Ok, this is sooo my area of expertise. My two pieces of advice:

Buy an extra cheer bow NOW. That sucker is going to get lost and you are two trips to hobby lobby and a glue gun away from trying to make sure there is a bow for "the big game"

Do not allow a haircut during the season. Inevitably, the Sa-lon will layer in a way that makes it impossible to get that ponytail as high as it needs to go without a whole lot of hairspray and tears. Or 20 trips to Sephora to find the "best" hairspray.
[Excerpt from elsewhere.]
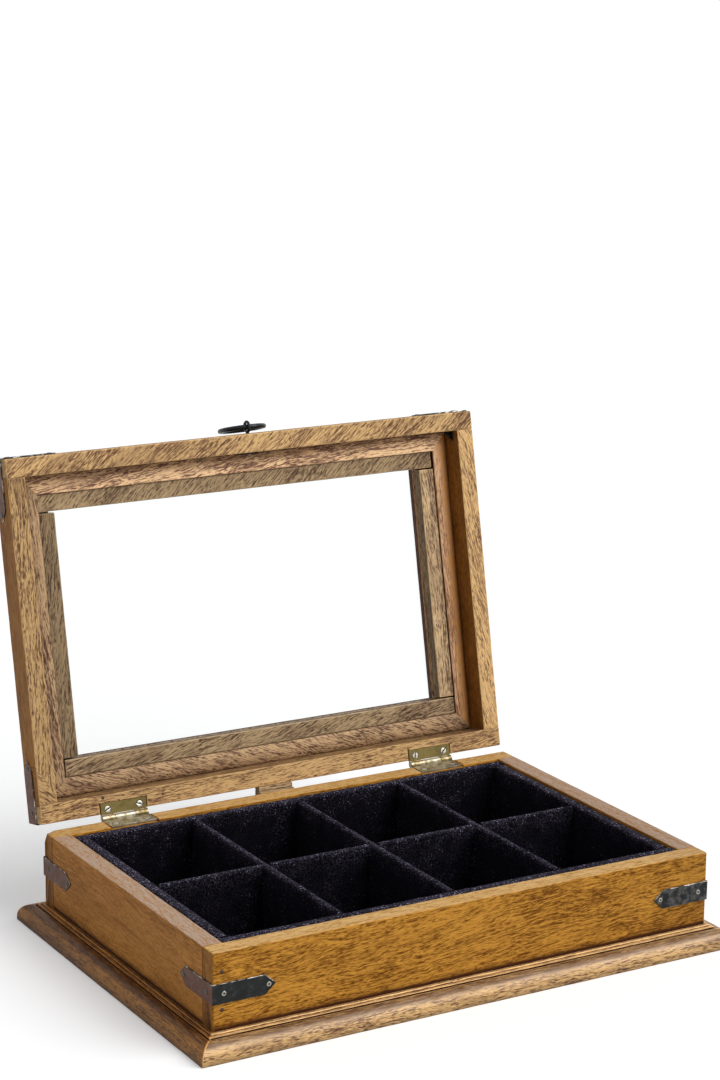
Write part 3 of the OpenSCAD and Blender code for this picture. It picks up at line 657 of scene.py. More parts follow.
def piece(
    name, shape, matrix, body, look, seed,
    wear=0.00008, wave=0.012, blocks=(), tint=None, grime=None, tone=None, chips=(), turn=("Z", 0), rub=0.9,
    caps=None,
):
    """Makes one piece from a local shape and places it. It replaces the node that it is named after.

    Blocks are cut away. The surface moves by wear over waves of one length, and chips are (centre,
    radius, depth). The grain turns by degrees about an axis. The three masks take the points and normals:
    tint for worn wood and painted light, the next for dark joints and painted shade, the last for a painted
    brightness of light and shade. Rub is the strength of rubbed outer edges with their painted highlight, and
    inner corners get painted shade. Caps names another material and the axis along which its faces look.
    """
    obj = built(name, *shape)
    cut(obj, blocks)
    mesh = obj.data
    local, facing = read(mesh), read(mesh, "normal")
    edge = convexity(mesh, local, facing)
    outer, inner = (np.clip((sign * edge - 0.04) * 9, 0, 1) for sign in (1, -1))
    axis, angle = turn
    spin = np.array(Matrix.Rotation(math.radians(angle), 3, axis))
    even = np.zeros(len(local))
    store(mesh, "grain", local @ spin.T + seed * np.array([0.377, 0.211, 0.137]))
    # rubbed outer edges, with their painted highlight
    store(mesh, "edge", rub * outer)
    store(mesh, "tint", tint(local, facing) if tint else even)
    # inner corners get painted shade, on top of the mask's dark joints and painted shade
    store(mesh, "grime", np.maximum(0.9 * inner, grime(local, facing) if grime else even))
    # the painted brightness of light and shade, less one
    store(mesh, "tone", tone(local, facing) - 1 if tone else even)
    field = rough_field(local, seed, wave) + 0.5 * rough_field(local, seed + 50, wave * 0.35)
    moved = local + facing * (wear * (field - 0.6))[:, None]
    for centre, radius, depth in chips:
        fall = np.clip(1 - np.linalg.norm((local - np.array(centre)) / radius, axis=1), 0, 1)
        moved = moved - facing * (depth * fall * fall * (3 - 2 * fall))[:, None]
    mesh.vertices.foreach_set("co", moved.ravel())
    capped = [bool(caps) and abs(face.normal[caps[1]]) > 0.8 for face in mesh.polygons]
    mesh.transform(matrix)
    mesh.shade_smooth()
    mesh.set_sharp_from_angle(angle=math.radians(38))
    mesh.materials.clear()
    mesh.materials.append(finish(look))
    if caps:
        mesh.materials.append(finish(caps[0]))
        mesh.polygons.foreach_set("material_index", [int(c) for c in capped])
    node = name.rsplit("_", 1)[0]
    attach(obj, body)
    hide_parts(node)
    next(s["material_slot"] for s in frame["record"]["subparts"] if s["node"] == node)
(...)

And my last thought... which you are probably way ahead on.... post-game martinis. For You. Nothing like a cosmo while R-O-W-D-I-E, LET'S GET ROWDIE is making is horrific troll through your brain.

Suburban Kamikaze

That cheer is definitely going on my list of reasons to drink in the suburbs. They don't even spell it right.

SK

MommyTime

Back in my day (she said, in her best grumpy granny voice), cheerleaders had to do all of that in saddle oxfords. Which required POLISHING before every game. With two colors of polish, obviously. Personally, I think the reason they did away with those shoes isn't so that the girls to do acrobatic stunts in shoes that actually supported their feet better. I think it's because all that shoe polishing was giving high school girls one more reason to drink in the suburbs. Which everyone knows they don't need.

Robert

OK, I'm back.

I had to run into the other room to thank my darling bride -- again -- for bearing us only sons.

Suburban Kamikaze

No kidding. I don't know where we are going to come up with a dowry in this economy.